I posted a tweet about Hungry Hungry Hippos and anal beads once, so no, I haven't always tweeted about hating my life.
I'm running out of original ways to say the exact same shit I've already tweeted 100 times before.
A shitty relationship would do wonders for my tweets.
It's fun when you like someone and they have zero fucking interest in you and then you remember why it's easier to just hate everyone.
Tweet like you want your family to disown you.
Let's get into a serious relationship and see who can ruin the other's life the fastest.
A dragonfly just landed on my face an I reacted the same way I'd react if an actual dragon had landed on my face.
I look pretty amazing for someone who no longer gives a fuck and gave up on life a long time ago.

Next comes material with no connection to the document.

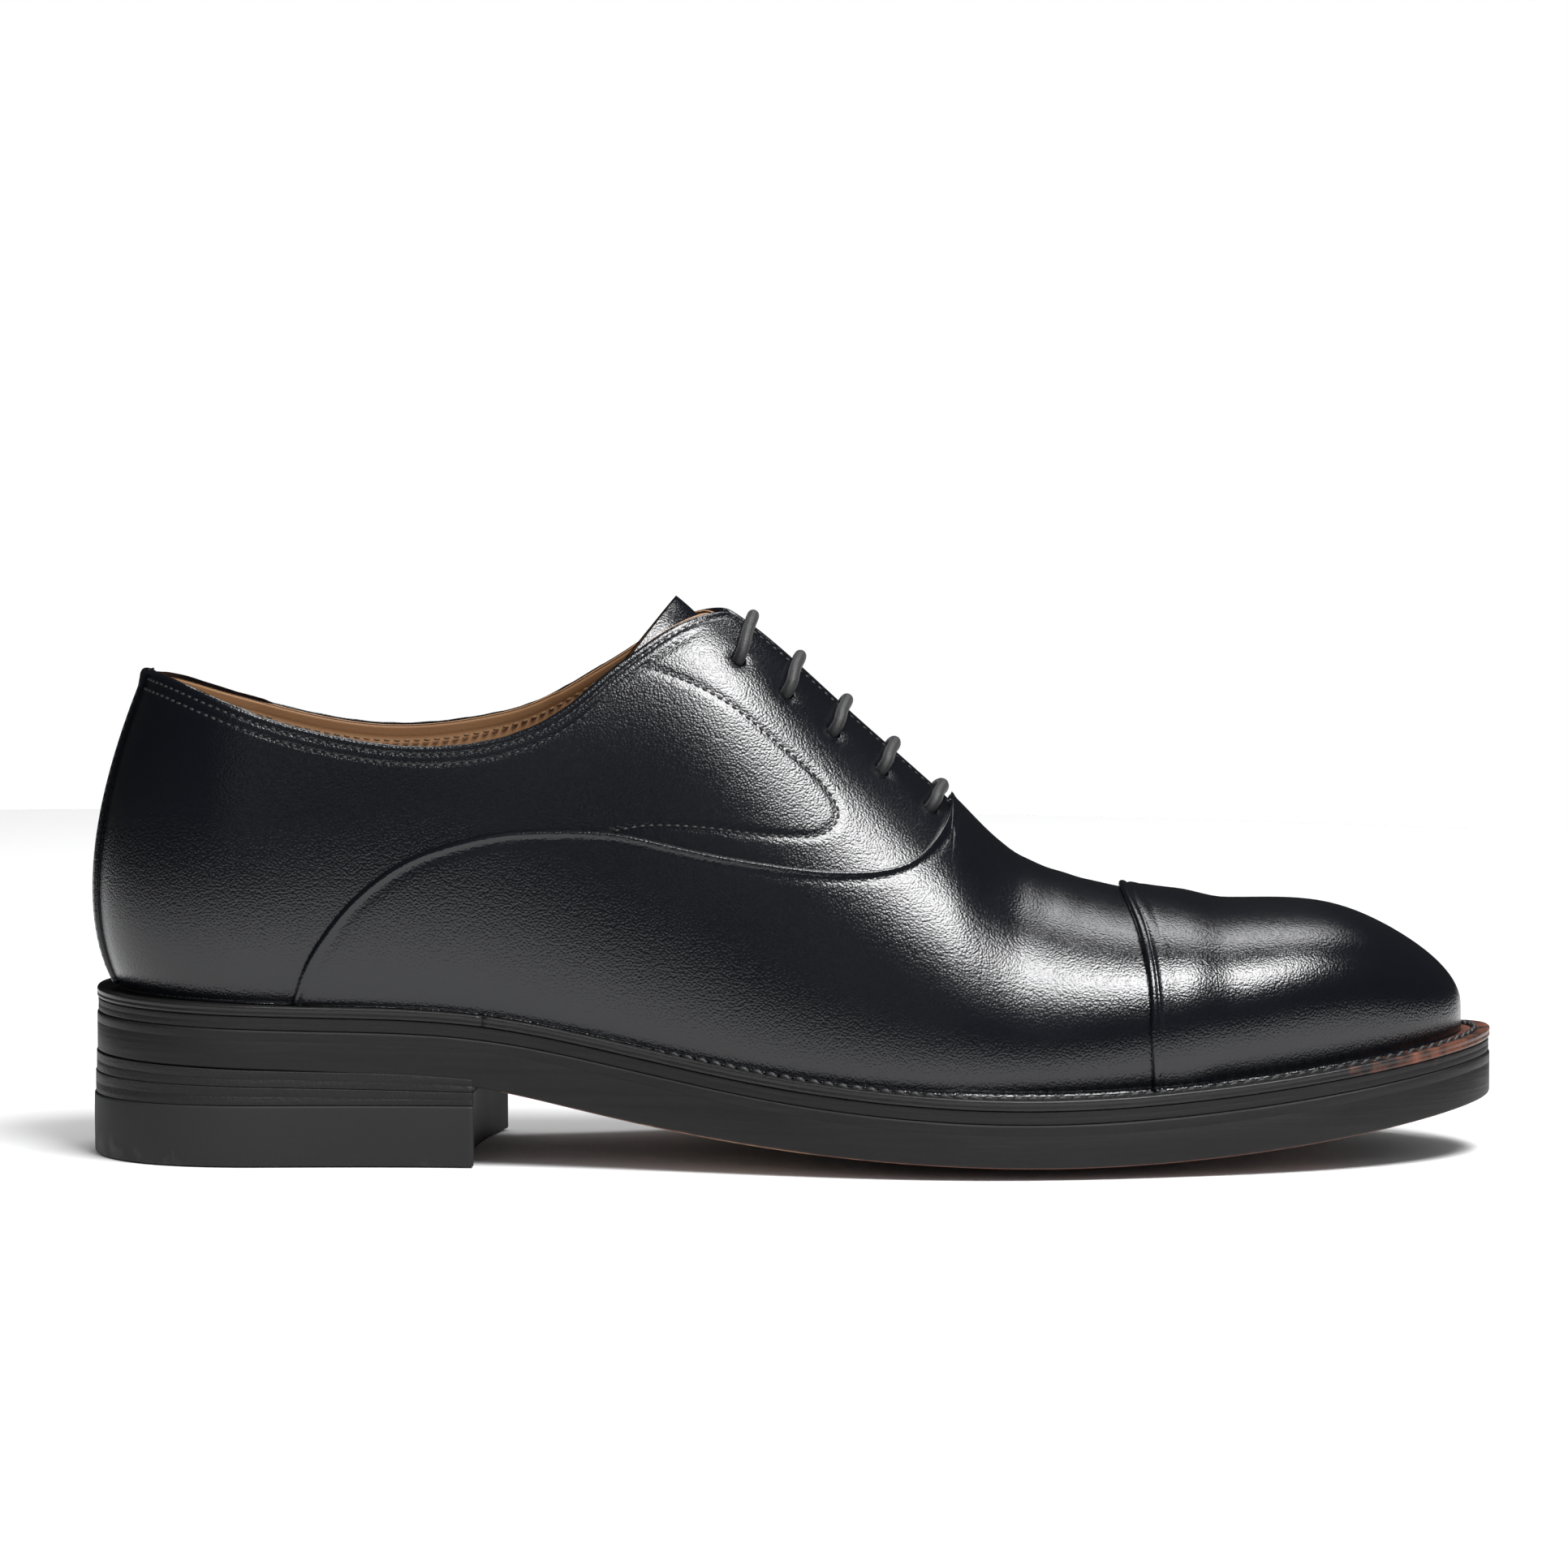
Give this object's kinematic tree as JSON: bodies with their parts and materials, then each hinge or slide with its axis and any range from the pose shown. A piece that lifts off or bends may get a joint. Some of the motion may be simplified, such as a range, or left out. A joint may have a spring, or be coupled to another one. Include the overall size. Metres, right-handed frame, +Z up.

People who say "You shouldn't let one person ruin your entire day," are exactly the type of people who ruin my entire day.
You only need to find a spider in your bed once to give up sleeping forever.
You people and your bae bullshit are stupid as fuck.
My tweets are brought to you by the words "fuck it" and "send."
Bank of America just emailed to let me know it's time to start fucking strangers for money.
Someone just asked if I knew a good joke so I told them about the last five years of my life.
I'm an embarrassment in the streets and a who the fuck knows in the sheets.
I'm one person short of having a relationship status.